The National Financial Educators Council has sponsored, reviewed, and designed more than a thousand financial education programs. In process, the NFEC has identified the essential components programs must include for maximum impact and developed a clear financial literacy definition.

Financial education programs can be evaluated using three important criteria that determine their potential for long-term impact. The programs that best reach people with life-changing lessons are those that spark positive changes in participants’ financial behavior, raise community awareness, and maintain a sustainable business model.

The NFEC has coined the term “campaign approach” to describe model programs that focus on these three vital components. The campaign approach to financial literacy initiatives engenders strong community support, reaches a wide audience, and employs fun, motivating instructional techniques to keep participants interested and engaged.

Unfortunately, many programs today do not take advantage of the benefits offered by the campaign approach. Many that are teaching financial literacy programs are one-dimensional, fail to align with larger objectives, and lack overall strategy. Such education typically lacks ongoing funding and is just plain boring—alienating participants from the learning process. And stale, boring programs usually suffer from low attendance.

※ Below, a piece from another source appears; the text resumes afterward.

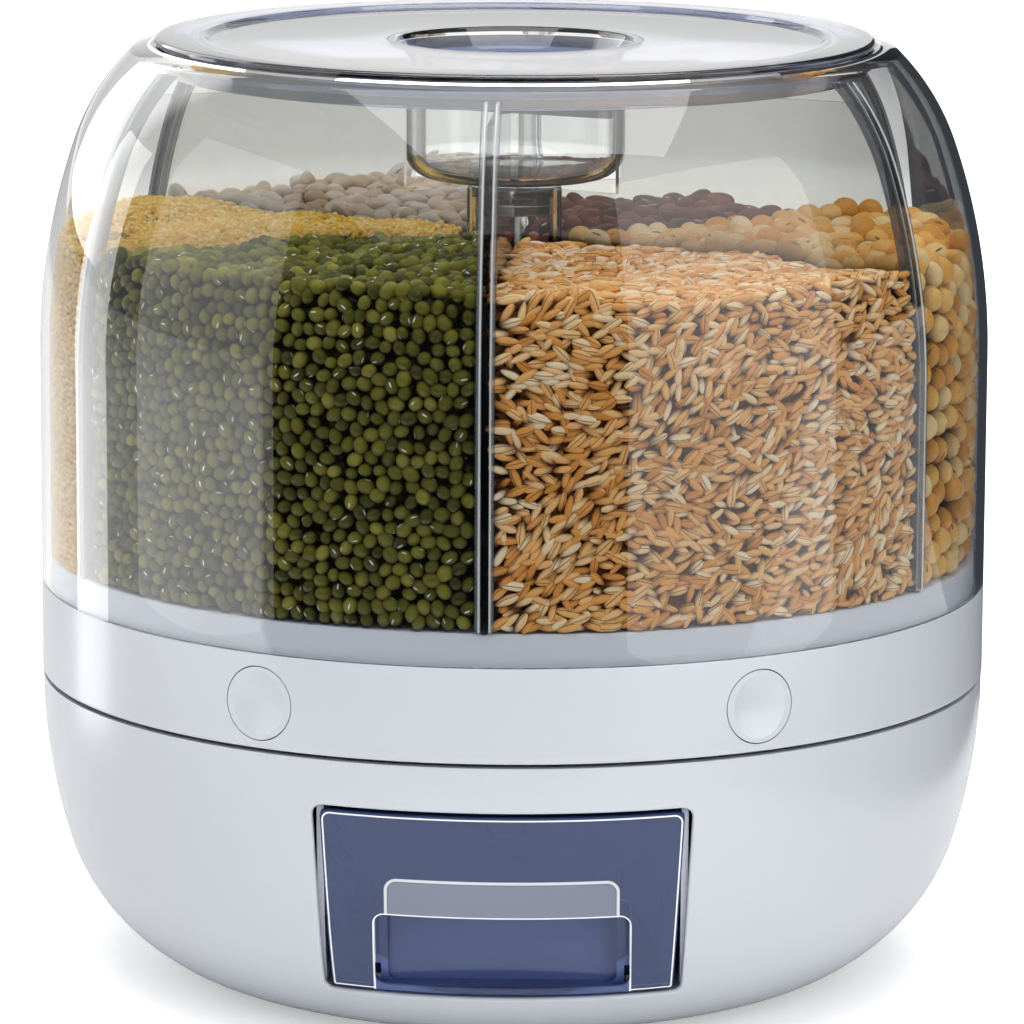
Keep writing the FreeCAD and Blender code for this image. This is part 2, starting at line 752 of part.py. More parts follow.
def gate_spring(angle):
    """The coil that pushes a gate back out. It stands between the ring's anchor and the gate's tab."""
    length = SPRING_TAB - SPRING_IN
    coil_length = length - SPRING_WIRE
    helix = Part.makeHelix(coil_length / SPRING_TURNS, coil_length, SPRING_R)
    section = Part.Wire(Part.makeCircle(SPRING_WIRE / 2, Vector(SPRING_R, 0, 0), Vector(0, 1, 0)))
    coil = Part.Wire(helix.Edges).makePipeShell([section], True, True)
    coil.rotate(CENTRE, Vector(1, 0, 0), 90)
    coil.translate(Vector(0, -SPRING_IN - SPRING_WIRE / 2, GATE_Z))
    return turned(coil, angle)


def lid_disc():
    """The lid's flat top with its raised rim, and the skirt below it with a bead that holds the seal."""
    z = LID_TOP_Z
    low = z - LID_T
    under = LID_STEP_Z - LID_T
    step = z - LID_STEP_Z
    top = lathe([
        (CUP_MOUTH_R, under),
        (SKIRT_R - 4, under),
        (SKIRT_R - 4 + step, low),
        (LID_R, low, 0.5),
        (LID_R, z, 1.2),
        (LID_STEP_R + step, z, 0.8),
        (LID_STEP_R, LID_STEP_Z, 0.6),
        (CUP_MOUTH_R, LID_STEP_Z),
    ])
    skirt = ring(SKIRT_R - SKIRT_T, SKIRT_R, SKIRT_Z0, low + 0.2)
    bead = ring(SKIRT_R - 0.5, SKIRT_R + BEAD_OUT, SKIRT_Z0, SKIRT_Z0 + BEAD_H)
    return top.fuse([skirt, bead])


def lid_seal():
    """A soft ring in the groove of the skirt, with two lips towards the neck."""
    z0 = SKIRT_Z0 + BEAD_H + SAME_BODY_GAP
    z1 = LID_TOP_Z - LID_T - SAME_BODY_GAP
    r0 = SKIRT_R + SAME_BODY_GAP
    r1 = r0 + SEAL_T
    lip_r = NECK_R - BODY_GAP
    return lathe([
        (r0, z0),
        (r1 - 0.4, z0),
        (lip_r, z0 + SEAL_LIP),
        (r1, z0 + 2 * SEAL_LIP),
        (r1, z1 - 1.5 * SEAL_LIP),
        (lip_r, z1 - SEAL_LIP),
        (r1 - 0.4, z1),
        (r0, z1),
    ])


def lid_cup():
    """The deep cup that is pushed up into the lid's middle, and that the fingers reach into."""
    low = CUP_BOTTOM_Z
    high = LID_STEP_Z
    t = CUP_T
    mouth = CUP_MOUTH_R - SAME_BODY_GAP
    return lathe([
        (0, low),
        (CUP_R, low, CUP_CORNER_R),
        (CUP_R, high - CUP_FLARE_H, CUP_FLARE_R),
        (mouth, high - 1.5 * t),
        (mouth, high),
        (mouth - t, high, 1.0),
        (CUP_R - t, high - CUP_FLARE_H + 1, CUP_FLARE_R),
        (CUP_R - t, low + t, CUP_CORNER_R - t),
        (0, low + t),
    ])


def grip_bar():
    """The bar across the cup."""
    half = CUP_R - CUP_T - SAME_BODY_GAP
    bar = box(-half - 1, half + 1, -GRIP_HALF_T, GRIP_HALF_T, *GRIP_Z)
    edges = [e for e in bar.Edges if abs(e.tangentAt(e.FirstParameter).x) > 0.9]
    bar = bar.makeFillet(GRIP_HALF_T - 0.6, edges)
    return turned(bar.common(cylinder(half, CUP_BOTTOM_Z, LID_TOP_Z)), GRIP_TURN)


def grain_heap(angle, top_z):
    """One compartment's grain: a wedge under the dome with a rounded top, clear of the panels' ribs."""
    half_step = math.radians(STEP_DEG / 2)
    z = TRAY_FLOOR_Z + BODY_GAP
    apex = Vector(0, -HEAP_SIDE_GAP / math.sin(half_step), z)
    reach = OUTER_R + PAST
    corners = [apex]
    for side in (-1, 1):
        corners.append(apex + Vector(side * math.sin(half_step), -math.cos(half_step), 0) * reach)
    wedge = Part.Face(Part.makePolygon(corners + corners[:1])).extrude(UP * (top_z - z))
    heap = wedge.common(ring(*HEAP_R, z, top_z)).common(dome_solid(BARREL_T + BODY_GAP))
    edges = [e for e in heap.Edges if e.BoundBox.ZMin > top_z - 1e-3]
    return turned(heap.makeFillet(HEAP_EDGE_R, edges), angle)


def rectangle(half_w, y0, y1, z):
    outline = rectangle_corners(half_w, y0, y1)
    corners = [Vector(x, y, z) for x, y in outline]
    return Part.makePolygon(corners + corners[:1])


def rounded_box(half_w, y0, y1, z0, z1, radius):
    """A box with its upright and lower edges rounded."""
    solid = box(-half_w, half_w, y0, y1, z0, z1)
    edges = [e for e in solid.Edges if e.BoundBox.ZMin < z1 - 1e-6]
    return solid.makeFillet(radius, edges)


def turned_point(x, y, degrees):
    angle = math.radians(degrees)
    return x * math.cos(angle) - y * math.sin(angle), x * math.sin(angle) + y * math.cos(angle)


def export(name, shape):
    """Write one node's solids, after a check that every one is closed and valid."""
    for solid in shape.Solids:
        if not solid.isValid() or solid.Volume <= 0:
            raise ValueError(f"{name} has a bad solid")
    shape.exportStep(f"parts/{name}.step")
    print(f"{name}: {len(shape.Solids)} solid(s), {shape.Volume / 1000:.1f} cm3")


def main():
    """Build and write every node."""
    os.makedirs("parts", exist_ok=True)
    single = [
        base_shell, rubber_feet, base_deck, deck_screws, chute, drawer_bay, lower_race, spindle,
        spindle_washer, spindle_screw, ball_cage, bearing_balls, drawer_front, drawer_bin,
        turn_ring, upper_race, floor_tray, tray_screws, barrel, centre_column, column_cap,
        lid_disc, lid_cup, grip_bar, lid_seal,
    ]
    for build in single:
        export(build.__name__, build())
    for k, angle in enumerate(divider_angles(), 1):
        export(f"divider_{k}", divider(angle))
    for angle, (name, top_z) in zip(divider_angles(), HEAPS):
        export(name, grain_heap(angle + STEP_DEG / 2, top_z))
    for k, angle in enumerate(button_angles(), 1):
        export(f"button_{k}", button(angle))
        export(f"gate_{k}", gate(angle))
        export(f"gate_spring_{k}", gate_spring(angle))


if __name__ == "__main__":
    main()
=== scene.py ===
"""Looks of a rotating grain dispenser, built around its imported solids.

The dispenser's sizes are in millimetres, the studio's in metres, and angles in degrees about Z from the
drawer's side towards +X. Round pieces are turned outlines, and each seed is one low shape that numpy repeats.
"""

import json
import logging
import math
from dataclasses import dataclass, field
from enum import Enum
from typing import NamedTuple

import bmesh
import bpy
import numpy as np
from mathutils import Matrix, Vector
from mathutils.kdtree import KDTree

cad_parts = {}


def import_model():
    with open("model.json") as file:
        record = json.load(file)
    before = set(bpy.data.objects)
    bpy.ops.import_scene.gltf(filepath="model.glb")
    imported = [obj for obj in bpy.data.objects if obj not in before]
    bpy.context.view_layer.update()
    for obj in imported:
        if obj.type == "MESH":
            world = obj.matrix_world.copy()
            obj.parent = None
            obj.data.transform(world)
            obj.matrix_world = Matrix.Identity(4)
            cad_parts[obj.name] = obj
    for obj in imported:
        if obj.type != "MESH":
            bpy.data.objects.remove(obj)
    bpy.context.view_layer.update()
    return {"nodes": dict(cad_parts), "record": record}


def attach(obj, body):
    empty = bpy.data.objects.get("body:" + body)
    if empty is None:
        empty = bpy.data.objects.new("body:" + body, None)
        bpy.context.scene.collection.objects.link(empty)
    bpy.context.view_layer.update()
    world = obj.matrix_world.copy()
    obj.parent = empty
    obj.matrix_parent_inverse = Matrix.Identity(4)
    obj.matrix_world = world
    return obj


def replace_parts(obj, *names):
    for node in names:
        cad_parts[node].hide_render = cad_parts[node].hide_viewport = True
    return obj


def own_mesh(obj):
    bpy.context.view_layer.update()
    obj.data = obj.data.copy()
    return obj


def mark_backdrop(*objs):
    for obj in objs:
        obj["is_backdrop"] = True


LOG = logging.getLogger("dispenser")
MM = 0.001
SEED = 4127
PLASTIC_IOR = 1.53
UP = (0.0, 0.0, 1.0)

Material = bpy.types.Material
Piece = bpy.types.Object
Socket = bpy.types.NodeSocket
Number = float | Socket
Colour = str | Socket


def hex_linear(code: str) -> tuple[float, float, float, float]:
    """Turn an sRGB hex code into linear colour.

    Args:
        code: Six hex digits after a hash sign.

    Returns:
        Red, green, blue and an alpha of 1.
    """
    parts = [int(code[i : i + 2], 16) / 255 for i in (1, 3, 5)]
    linear = [p / 12.92 if p <= 0.04045 else ((p + 0.055) / 1.055) ** 2.4 for p in parts]
    return (*linear, 1.0)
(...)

The campaign approach engages target communities in the financial education process to present a far-reaching, appealing, sustainable program. Such initiatives are designed to be fun, engaging, and motivating—inspiring participants of all ages to take positive action. They garner media attention, attract others interested in promoting financial literacy, and thus receive strong backing from funding agencies and donors. Taking the campaign approach maximizes program outreach and impact.